→ **TASK OBJECTIVE**:
Your task is to extract the lines from the one holding "in imported if" through the end of the material. Set them down exactly and add nothing.

→ **DATA SHOWN**:
::::

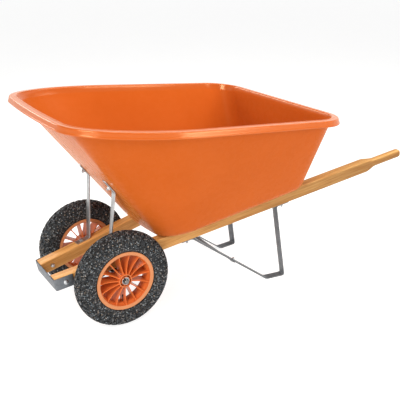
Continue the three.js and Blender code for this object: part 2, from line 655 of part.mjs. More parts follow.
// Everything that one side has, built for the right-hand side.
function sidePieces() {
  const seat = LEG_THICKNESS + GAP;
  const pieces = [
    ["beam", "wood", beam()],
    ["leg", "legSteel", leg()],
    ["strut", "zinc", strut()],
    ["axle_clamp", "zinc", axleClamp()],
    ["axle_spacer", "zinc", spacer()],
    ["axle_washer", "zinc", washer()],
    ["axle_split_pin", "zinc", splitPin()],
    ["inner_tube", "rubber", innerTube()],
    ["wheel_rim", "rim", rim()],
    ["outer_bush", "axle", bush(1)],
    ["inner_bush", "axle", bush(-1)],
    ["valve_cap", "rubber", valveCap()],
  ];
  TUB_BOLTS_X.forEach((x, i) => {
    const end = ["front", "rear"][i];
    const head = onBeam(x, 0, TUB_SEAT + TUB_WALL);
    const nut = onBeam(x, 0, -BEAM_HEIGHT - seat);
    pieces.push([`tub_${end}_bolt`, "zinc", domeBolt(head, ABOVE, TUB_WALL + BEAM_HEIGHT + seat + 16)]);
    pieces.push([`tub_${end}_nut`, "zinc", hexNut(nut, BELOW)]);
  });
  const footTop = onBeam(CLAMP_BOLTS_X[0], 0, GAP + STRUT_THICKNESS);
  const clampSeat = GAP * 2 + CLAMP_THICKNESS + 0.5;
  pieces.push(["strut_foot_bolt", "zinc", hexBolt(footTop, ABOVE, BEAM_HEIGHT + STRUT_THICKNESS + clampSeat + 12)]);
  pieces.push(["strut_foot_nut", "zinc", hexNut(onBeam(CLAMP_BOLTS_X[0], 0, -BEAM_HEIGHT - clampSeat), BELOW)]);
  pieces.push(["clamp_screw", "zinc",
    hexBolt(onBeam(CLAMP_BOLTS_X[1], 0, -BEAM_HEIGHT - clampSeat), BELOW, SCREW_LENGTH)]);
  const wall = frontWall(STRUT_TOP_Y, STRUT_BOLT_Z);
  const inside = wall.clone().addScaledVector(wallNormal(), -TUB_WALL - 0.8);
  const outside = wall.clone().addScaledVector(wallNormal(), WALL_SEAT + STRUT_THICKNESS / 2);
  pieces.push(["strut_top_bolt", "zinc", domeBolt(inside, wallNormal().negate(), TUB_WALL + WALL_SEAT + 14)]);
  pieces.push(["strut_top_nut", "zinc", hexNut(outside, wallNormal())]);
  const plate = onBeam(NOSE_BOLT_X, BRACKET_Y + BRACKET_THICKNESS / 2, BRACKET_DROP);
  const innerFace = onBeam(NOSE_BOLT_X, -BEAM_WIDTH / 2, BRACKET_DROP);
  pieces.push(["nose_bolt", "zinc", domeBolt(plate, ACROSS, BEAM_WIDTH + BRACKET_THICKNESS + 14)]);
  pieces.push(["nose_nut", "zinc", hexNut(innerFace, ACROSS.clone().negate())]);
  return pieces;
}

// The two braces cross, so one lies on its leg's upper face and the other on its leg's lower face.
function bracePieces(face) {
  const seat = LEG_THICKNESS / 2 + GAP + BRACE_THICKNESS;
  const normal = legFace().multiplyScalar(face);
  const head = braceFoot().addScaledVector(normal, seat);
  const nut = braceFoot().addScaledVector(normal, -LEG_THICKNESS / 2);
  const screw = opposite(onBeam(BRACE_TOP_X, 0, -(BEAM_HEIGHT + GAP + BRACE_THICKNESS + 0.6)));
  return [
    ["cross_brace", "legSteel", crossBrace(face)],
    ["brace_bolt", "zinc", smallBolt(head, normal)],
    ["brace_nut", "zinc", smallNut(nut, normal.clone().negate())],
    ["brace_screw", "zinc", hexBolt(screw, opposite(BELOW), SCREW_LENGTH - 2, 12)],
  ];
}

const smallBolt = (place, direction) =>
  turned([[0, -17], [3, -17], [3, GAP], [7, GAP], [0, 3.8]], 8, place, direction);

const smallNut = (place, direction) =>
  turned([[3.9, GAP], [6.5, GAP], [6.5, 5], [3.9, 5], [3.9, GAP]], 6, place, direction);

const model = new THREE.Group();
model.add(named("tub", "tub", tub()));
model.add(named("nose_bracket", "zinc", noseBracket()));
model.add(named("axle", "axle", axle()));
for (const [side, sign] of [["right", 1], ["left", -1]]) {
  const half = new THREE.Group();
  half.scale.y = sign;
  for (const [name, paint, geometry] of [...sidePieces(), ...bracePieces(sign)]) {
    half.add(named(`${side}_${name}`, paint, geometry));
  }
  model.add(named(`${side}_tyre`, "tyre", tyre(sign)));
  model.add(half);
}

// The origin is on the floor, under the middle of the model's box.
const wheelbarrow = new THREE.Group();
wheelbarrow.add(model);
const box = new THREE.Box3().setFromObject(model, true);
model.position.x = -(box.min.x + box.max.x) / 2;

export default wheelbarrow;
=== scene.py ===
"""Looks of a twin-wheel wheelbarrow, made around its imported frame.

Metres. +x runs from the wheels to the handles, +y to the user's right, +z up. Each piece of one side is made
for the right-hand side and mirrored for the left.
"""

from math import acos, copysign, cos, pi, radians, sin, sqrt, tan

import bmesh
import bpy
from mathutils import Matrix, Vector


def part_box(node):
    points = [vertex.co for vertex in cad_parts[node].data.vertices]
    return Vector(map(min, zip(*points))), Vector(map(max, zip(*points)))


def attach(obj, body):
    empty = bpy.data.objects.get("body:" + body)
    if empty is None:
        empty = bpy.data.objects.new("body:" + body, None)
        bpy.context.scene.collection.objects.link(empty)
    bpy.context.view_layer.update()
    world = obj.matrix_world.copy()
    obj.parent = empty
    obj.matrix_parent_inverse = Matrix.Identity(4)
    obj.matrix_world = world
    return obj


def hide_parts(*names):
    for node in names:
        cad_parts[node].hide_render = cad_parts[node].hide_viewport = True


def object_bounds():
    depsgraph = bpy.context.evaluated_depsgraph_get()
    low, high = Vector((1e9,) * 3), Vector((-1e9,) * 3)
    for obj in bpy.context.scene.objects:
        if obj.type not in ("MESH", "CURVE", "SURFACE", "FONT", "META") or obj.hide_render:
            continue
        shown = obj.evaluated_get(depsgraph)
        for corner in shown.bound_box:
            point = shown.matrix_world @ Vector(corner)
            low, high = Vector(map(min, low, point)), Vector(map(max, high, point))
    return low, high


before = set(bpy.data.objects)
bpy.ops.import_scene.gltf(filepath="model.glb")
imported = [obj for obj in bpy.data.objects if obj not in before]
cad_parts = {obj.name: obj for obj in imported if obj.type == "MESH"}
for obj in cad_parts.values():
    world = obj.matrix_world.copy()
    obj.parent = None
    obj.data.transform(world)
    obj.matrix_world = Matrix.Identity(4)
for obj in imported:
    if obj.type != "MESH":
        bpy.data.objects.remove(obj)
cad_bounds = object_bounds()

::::

→ **REPLY TO THE EXERCISE**:
cad_parts = {obj.name: obj for obj in imported if obj.type == "MESH"}
for obj in cad_parts.values():
    world = obj.matrix_world.copy()
    obj.parent = None
    obj.data.transform(world)
    obj.matrix_world = Matrix.Identity(4)
for obj in imported:
    if obj.type != "MESH":
        bpy.data.objects.remove(obj)
cad_bounds = object_bounds()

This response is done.